• **Task to complete**
Count the lines below that contain the word "materials", and reply with that number alone.
::::::
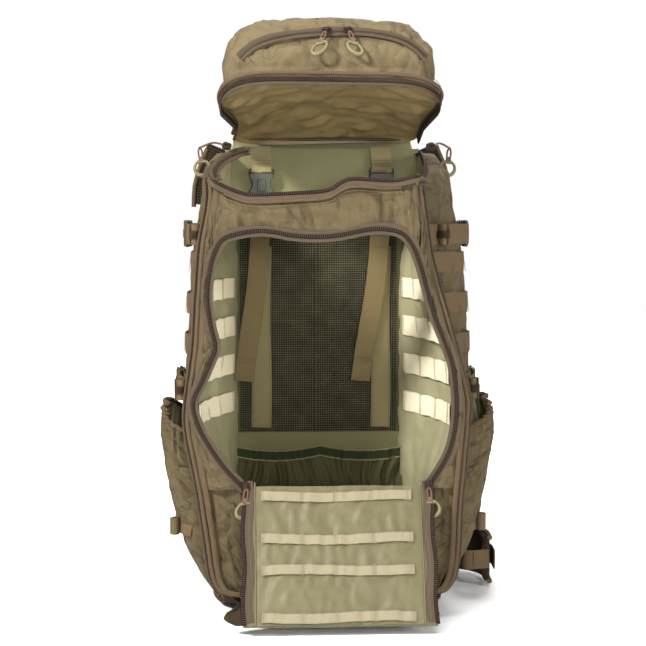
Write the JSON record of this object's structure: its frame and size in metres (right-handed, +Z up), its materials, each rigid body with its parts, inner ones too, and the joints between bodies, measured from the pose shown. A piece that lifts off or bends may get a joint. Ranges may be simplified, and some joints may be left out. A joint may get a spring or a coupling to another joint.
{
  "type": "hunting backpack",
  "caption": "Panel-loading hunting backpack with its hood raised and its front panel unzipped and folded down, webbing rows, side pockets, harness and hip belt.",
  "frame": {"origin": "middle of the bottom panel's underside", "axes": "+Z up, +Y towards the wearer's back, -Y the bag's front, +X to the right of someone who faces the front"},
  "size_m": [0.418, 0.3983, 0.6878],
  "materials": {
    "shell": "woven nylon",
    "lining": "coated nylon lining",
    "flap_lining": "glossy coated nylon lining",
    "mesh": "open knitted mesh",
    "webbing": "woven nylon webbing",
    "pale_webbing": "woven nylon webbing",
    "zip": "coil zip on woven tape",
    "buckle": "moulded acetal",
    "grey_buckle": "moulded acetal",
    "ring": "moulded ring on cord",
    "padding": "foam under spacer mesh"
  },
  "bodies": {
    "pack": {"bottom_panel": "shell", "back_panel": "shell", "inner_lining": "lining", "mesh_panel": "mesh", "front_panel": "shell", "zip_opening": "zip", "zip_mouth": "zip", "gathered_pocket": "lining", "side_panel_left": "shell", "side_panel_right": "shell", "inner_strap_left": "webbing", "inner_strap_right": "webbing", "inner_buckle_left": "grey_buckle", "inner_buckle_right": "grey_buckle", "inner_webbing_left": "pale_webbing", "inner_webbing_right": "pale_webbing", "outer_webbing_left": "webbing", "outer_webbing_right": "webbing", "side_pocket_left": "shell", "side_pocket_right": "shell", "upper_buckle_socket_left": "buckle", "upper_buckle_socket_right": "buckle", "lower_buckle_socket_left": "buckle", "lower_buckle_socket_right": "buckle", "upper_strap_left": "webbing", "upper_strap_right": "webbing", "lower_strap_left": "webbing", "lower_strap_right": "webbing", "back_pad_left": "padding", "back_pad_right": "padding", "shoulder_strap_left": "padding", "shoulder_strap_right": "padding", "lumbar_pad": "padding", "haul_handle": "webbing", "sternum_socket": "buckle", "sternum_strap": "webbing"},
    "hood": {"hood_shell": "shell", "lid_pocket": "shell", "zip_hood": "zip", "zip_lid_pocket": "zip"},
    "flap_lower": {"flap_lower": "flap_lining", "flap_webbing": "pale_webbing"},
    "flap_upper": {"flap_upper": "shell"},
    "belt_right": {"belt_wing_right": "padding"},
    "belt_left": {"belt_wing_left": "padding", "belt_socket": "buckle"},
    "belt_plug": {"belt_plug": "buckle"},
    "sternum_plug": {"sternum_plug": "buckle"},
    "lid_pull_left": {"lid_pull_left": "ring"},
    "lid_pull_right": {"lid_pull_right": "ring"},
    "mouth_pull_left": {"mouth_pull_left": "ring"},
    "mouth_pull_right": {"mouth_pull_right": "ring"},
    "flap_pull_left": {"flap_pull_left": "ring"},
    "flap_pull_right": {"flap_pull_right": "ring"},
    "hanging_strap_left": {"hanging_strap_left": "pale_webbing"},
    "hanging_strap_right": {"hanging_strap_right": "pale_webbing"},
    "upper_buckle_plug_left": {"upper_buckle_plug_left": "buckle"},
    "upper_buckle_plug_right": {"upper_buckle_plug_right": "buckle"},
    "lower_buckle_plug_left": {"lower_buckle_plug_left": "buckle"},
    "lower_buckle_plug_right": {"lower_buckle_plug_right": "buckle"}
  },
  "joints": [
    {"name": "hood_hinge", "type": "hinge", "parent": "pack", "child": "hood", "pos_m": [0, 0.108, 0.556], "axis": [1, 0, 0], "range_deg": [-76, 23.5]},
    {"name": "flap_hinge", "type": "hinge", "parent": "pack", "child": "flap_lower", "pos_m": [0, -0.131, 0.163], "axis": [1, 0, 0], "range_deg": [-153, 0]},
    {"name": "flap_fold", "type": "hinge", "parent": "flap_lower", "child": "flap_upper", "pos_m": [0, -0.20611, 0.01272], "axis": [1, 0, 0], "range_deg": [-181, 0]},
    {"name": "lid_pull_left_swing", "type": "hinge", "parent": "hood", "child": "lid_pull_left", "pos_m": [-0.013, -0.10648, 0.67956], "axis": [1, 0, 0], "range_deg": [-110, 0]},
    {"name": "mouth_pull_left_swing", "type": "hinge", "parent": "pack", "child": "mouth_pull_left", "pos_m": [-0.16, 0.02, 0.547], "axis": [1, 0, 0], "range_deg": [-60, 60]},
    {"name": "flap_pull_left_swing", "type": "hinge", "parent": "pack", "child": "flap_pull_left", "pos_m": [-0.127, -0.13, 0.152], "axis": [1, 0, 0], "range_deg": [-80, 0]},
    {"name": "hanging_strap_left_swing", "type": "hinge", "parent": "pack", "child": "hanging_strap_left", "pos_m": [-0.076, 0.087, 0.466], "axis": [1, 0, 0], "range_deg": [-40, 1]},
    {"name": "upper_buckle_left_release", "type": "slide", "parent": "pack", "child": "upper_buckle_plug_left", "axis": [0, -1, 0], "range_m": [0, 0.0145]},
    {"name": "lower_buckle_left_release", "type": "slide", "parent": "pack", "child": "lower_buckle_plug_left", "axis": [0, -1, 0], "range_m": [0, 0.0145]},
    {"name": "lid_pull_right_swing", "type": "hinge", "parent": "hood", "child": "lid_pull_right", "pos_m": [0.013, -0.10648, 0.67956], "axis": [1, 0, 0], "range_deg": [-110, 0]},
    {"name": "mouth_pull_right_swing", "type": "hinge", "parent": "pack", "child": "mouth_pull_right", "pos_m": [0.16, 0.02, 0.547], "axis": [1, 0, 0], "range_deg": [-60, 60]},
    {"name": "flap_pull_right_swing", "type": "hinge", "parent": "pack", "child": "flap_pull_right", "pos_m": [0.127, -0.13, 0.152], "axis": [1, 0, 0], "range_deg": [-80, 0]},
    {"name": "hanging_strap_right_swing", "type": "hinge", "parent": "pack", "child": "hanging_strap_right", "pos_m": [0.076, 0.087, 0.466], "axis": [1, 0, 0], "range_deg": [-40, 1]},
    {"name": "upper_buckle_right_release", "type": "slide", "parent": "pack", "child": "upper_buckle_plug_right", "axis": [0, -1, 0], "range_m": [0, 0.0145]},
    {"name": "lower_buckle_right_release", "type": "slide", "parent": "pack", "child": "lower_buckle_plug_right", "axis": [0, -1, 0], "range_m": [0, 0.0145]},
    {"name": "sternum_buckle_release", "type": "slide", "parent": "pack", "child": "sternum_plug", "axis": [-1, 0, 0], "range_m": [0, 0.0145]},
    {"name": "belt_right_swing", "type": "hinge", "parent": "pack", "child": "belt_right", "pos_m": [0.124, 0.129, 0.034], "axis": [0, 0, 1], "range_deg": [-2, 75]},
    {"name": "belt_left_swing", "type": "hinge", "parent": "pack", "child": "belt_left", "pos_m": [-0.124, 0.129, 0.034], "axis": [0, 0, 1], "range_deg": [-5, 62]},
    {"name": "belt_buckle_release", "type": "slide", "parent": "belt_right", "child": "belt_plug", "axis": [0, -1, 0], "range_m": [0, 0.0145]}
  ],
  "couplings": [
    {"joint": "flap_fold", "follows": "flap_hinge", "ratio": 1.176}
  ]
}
::::::
• **Task answer**
2